:: Directive ::
Look through the data for the string "value". Copy every line where it is found.

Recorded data

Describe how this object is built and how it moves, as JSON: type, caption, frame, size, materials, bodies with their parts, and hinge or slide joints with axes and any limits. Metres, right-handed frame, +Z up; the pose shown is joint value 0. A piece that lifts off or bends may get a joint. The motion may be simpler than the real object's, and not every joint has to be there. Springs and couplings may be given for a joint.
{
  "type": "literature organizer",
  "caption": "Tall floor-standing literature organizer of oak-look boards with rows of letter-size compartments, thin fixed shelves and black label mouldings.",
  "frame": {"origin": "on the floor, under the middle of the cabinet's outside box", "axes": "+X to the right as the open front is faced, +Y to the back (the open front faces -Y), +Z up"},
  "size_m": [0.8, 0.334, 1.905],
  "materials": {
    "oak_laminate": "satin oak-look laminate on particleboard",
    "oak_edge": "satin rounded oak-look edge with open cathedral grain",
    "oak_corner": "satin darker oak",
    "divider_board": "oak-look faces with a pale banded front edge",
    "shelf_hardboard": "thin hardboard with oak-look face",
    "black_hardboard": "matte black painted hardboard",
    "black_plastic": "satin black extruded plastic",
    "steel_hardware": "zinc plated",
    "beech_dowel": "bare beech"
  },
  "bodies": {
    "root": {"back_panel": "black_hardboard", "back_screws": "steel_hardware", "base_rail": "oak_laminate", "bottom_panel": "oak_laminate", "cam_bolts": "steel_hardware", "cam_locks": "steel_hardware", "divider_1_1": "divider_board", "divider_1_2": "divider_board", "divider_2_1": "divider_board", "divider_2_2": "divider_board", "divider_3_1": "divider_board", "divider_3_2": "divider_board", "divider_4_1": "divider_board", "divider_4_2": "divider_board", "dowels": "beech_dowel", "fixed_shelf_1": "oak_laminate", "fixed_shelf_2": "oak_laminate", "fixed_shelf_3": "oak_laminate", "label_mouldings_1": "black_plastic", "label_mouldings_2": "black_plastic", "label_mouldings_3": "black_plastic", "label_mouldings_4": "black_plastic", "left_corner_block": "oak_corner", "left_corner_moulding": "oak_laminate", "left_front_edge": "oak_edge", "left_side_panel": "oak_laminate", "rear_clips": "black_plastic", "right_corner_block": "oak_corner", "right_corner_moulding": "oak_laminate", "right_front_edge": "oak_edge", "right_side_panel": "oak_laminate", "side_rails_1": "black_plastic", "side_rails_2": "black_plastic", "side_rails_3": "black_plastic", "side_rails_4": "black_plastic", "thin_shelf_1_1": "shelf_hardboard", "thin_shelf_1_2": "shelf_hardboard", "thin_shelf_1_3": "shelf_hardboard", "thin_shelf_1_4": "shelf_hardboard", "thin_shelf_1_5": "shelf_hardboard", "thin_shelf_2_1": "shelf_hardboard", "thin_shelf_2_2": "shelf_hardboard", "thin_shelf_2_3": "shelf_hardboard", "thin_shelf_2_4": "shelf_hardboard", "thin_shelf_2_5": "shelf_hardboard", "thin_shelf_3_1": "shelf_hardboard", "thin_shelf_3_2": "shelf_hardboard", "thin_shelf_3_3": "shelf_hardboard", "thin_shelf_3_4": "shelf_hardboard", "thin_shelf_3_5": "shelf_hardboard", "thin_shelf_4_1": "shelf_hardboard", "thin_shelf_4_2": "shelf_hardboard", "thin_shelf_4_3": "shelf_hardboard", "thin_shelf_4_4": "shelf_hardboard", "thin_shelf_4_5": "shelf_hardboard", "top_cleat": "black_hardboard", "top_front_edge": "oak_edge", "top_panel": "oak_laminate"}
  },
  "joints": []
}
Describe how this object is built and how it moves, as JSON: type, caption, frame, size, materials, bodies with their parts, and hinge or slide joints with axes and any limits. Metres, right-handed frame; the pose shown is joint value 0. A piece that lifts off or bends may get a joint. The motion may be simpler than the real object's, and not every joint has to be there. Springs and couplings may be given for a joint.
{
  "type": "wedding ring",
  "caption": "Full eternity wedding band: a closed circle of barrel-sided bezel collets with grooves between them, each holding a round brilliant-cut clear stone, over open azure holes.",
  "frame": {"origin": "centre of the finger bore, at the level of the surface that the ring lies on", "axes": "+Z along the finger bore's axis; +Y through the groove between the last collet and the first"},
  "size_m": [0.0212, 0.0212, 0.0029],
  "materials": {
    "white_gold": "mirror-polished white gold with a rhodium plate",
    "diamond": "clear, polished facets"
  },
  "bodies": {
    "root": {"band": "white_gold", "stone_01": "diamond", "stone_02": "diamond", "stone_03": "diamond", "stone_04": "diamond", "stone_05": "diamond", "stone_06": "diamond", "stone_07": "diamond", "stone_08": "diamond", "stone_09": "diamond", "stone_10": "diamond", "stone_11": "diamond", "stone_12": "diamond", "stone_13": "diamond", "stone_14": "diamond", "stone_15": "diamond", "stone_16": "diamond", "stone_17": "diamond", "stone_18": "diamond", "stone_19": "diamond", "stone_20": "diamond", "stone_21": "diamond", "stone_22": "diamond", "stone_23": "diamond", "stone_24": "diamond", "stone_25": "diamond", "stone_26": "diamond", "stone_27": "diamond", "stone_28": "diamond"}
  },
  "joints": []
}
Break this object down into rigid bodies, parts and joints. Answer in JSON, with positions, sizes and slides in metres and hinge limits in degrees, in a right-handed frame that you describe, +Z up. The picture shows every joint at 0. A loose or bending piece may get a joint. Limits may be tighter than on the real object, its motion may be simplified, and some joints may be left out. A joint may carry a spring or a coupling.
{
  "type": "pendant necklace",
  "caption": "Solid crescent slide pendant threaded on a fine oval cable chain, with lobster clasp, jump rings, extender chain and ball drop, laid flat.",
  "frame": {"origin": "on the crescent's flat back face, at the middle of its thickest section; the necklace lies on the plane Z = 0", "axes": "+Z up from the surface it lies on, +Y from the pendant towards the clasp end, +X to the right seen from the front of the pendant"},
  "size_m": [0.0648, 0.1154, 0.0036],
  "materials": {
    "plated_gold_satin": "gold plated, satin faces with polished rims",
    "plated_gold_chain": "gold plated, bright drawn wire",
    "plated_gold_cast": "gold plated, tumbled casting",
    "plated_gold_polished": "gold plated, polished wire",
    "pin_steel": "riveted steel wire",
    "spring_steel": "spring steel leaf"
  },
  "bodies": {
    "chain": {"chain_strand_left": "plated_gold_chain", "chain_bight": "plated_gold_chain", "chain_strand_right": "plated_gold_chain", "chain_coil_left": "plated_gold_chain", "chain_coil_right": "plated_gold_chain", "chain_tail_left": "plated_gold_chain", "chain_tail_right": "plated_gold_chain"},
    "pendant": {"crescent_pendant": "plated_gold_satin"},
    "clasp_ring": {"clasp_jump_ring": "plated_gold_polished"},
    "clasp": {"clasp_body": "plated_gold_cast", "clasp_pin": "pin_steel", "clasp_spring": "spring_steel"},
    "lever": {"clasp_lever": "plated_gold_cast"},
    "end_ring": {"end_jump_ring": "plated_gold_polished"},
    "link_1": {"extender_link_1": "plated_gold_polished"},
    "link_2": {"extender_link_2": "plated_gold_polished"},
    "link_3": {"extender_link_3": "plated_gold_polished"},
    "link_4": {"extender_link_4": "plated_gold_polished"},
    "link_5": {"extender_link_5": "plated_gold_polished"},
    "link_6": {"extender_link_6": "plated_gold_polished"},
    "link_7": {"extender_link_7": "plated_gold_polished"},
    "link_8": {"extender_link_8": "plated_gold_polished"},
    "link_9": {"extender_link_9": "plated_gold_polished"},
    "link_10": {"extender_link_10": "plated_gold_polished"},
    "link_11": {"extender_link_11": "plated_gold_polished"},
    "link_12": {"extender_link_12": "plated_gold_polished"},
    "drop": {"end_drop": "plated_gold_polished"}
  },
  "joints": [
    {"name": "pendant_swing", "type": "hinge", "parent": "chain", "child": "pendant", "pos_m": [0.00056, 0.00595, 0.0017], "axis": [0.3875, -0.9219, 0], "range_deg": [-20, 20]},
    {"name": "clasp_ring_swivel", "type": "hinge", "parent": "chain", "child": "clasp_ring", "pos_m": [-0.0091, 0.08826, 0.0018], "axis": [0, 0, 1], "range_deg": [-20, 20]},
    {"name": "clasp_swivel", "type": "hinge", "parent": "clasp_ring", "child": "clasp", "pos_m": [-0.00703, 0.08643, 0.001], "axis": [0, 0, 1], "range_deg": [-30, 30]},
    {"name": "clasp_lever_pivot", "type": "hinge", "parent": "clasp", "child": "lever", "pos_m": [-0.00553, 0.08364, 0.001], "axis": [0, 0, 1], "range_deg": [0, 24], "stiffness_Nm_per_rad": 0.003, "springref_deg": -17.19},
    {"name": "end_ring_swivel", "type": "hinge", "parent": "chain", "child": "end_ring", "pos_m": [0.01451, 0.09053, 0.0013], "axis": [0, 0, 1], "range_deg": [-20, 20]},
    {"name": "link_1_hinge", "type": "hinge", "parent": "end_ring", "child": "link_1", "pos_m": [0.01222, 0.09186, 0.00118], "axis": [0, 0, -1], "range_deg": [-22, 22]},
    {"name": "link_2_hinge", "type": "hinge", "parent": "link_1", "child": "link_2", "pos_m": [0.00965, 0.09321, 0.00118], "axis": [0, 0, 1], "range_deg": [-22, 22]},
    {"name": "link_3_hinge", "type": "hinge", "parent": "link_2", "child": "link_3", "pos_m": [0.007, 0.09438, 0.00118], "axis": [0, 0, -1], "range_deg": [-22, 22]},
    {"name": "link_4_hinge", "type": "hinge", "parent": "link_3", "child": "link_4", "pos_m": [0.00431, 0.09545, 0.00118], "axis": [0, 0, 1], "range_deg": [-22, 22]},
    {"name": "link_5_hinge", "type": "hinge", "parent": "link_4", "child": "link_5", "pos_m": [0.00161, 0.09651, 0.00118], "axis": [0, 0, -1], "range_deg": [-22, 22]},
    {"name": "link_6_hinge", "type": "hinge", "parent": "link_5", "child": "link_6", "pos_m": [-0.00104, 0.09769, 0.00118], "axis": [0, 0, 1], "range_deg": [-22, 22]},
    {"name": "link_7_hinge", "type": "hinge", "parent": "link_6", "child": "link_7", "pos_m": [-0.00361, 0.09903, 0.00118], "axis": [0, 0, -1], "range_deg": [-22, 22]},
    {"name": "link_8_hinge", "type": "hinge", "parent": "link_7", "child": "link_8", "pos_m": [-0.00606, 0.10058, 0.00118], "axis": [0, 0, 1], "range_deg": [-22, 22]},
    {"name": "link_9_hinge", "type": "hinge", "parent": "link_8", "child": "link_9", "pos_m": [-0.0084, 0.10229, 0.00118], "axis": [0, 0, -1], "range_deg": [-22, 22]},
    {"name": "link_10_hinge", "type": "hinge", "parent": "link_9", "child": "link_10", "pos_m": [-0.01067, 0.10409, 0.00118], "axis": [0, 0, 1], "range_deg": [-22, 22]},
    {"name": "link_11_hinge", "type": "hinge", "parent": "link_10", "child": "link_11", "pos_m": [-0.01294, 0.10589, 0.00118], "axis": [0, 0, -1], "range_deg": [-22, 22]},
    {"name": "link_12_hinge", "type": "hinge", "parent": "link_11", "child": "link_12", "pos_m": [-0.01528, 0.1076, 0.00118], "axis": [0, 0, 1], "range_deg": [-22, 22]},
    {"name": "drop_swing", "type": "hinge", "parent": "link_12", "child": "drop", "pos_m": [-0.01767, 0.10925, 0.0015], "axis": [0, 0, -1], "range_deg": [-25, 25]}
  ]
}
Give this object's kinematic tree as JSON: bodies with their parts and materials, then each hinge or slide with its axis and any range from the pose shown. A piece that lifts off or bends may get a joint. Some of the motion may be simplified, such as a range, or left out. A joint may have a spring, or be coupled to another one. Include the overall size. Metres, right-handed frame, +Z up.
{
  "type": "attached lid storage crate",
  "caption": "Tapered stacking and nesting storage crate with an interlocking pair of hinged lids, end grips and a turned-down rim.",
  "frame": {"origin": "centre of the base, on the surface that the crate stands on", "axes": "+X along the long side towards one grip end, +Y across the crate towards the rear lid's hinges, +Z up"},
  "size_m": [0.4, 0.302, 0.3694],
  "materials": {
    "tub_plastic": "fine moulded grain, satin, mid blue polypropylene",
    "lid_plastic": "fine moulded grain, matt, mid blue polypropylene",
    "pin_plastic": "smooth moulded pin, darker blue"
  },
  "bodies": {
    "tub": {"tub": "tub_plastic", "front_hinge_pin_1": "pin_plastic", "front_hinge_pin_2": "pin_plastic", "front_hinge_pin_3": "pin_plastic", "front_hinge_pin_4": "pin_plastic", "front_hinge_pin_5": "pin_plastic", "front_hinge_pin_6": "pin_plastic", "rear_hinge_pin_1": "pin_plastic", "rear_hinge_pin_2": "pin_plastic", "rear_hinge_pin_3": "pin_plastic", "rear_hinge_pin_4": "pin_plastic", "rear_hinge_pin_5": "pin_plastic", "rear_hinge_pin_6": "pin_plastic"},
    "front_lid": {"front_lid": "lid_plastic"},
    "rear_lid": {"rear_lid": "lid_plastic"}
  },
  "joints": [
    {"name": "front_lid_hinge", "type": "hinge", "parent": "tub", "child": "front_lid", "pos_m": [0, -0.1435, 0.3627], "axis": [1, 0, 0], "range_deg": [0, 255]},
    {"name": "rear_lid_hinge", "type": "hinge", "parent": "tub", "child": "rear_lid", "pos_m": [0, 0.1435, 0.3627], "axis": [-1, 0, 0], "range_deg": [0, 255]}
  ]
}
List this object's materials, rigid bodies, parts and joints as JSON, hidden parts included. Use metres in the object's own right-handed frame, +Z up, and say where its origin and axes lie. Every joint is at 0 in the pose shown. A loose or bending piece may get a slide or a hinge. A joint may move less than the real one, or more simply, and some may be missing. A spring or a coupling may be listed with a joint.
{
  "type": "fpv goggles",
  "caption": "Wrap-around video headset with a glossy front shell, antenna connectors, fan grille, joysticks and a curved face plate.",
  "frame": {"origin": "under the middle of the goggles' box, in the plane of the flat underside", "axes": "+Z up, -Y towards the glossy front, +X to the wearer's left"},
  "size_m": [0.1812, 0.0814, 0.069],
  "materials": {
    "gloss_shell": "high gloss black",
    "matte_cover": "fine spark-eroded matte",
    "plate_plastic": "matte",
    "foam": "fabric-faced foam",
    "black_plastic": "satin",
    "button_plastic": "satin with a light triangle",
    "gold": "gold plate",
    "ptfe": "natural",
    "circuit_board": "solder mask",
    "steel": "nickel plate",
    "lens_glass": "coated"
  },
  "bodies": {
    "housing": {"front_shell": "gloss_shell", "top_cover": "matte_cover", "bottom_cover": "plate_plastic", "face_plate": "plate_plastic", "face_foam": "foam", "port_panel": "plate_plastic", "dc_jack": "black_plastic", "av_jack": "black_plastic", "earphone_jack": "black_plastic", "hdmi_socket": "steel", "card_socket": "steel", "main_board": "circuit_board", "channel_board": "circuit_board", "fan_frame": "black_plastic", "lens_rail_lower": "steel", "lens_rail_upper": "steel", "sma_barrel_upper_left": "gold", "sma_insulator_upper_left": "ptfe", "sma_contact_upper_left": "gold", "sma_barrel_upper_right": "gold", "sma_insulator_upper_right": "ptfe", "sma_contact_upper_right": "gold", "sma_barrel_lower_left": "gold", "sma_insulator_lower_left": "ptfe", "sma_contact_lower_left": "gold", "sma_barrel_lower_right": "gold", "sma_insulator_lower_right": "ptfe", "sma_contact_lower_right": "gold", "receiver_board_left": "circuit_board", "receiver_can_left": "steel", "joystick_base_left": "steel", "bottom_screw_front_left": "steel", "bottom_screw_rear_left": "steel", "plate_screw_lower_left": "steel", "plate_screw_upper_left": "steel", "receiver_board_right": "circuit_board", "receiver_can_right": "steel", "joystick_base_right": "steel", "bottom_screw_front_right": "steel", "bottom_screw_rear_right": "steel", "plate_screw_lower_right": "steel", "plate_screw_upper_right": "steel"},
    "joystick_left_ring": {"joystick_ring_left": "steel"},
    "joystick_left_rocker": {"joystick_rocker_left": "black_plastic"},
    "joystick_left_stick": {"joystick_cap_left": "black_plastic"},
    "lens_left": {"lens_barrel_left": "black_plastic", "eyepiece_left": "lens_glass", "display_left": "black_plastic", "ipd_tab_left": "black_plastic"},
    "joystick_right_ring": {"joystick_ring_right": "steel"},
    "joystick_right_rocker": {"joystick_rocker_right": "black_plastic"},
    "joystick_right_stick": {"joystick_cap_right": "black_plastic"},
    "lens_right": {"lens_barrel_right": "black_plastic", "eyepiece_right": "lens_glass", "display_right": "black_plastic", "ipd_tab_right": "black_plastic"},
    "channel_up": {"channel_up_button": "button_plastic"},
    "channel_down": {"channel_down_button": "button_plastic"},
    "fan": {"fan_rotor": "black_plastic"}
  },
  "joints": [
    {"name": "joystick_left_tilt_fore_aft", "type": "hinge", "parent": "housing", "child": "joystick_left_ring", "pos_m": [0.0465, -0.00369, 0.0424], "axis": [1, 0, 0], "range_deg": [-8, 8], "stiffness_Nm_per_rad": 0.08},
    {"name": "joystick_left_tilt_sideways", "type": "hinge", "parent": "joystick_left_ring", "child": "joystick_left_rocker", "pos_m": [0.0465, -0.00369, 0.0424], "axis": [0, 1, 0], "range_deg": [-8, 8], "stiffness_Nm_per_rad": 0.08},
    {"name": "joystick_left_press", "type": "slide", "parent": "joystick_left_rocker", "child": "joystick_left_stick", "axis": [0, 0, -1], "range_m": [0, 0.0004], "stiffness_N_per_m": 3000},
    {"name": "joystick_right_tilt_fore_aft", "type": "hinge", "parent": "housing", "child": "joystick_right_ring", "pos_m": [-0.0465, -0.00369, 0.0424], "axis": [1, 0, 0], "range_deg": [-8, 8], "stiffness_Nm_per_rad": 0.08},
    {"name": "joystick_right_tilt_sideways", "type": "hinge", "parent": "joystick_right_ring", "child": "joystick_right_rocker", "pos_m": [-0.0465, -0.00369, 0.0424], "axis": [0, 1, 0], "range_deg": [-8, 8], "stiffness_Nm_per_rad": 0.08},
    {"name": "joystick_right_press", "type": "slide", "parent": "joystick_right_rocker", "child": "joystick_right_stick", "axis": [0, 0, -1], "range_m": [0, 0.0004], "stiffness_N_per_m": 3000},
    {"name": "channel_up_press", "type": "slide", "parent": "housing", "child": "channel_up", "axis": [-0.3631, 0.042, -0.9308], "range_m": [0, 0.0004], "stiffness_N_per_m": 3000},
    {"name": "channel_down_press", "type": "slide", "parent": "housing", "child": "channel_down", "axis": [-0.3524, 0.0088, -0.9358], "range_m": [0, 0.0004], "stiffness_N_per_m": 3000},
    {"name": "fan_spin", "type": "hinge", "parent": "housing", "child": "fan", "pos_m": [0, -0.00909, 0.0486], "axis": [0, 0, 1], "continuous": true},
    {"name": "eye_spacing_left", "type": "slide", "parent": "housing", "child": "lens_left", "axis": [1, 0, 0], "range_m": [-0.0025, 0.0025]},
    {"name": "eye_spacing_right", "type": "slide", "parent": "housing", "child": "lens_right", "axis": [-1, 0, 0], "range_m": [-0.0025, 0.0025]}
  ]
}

:: Solution to this problem ::
Describe how this object is built and how it moves, as JSON: type, caption, frame, size, materials, bodies with their parts, and hinge or slide joints with axes and any limits. Metres, right-handed frame, +Z up; the pose shown is joint value 0. A piece that lifts off or bends may get a joint. The motion may be simpler than the real object's, and not every joint has to be there. Springs and couplings may be given for a joint.
Describe how this object is built and how it moves, as JSON: type, caption, frame, size, materials, bodies with their parts, and hinge or slide joints with axes and any limits. Metres, right-handed frame; the pose shown is joint value 0. A piece that lifts off or bends may get a joint. The motion may be simpler than the real object's, and not every joint has to be there. Springs and couplings may be given for a joint.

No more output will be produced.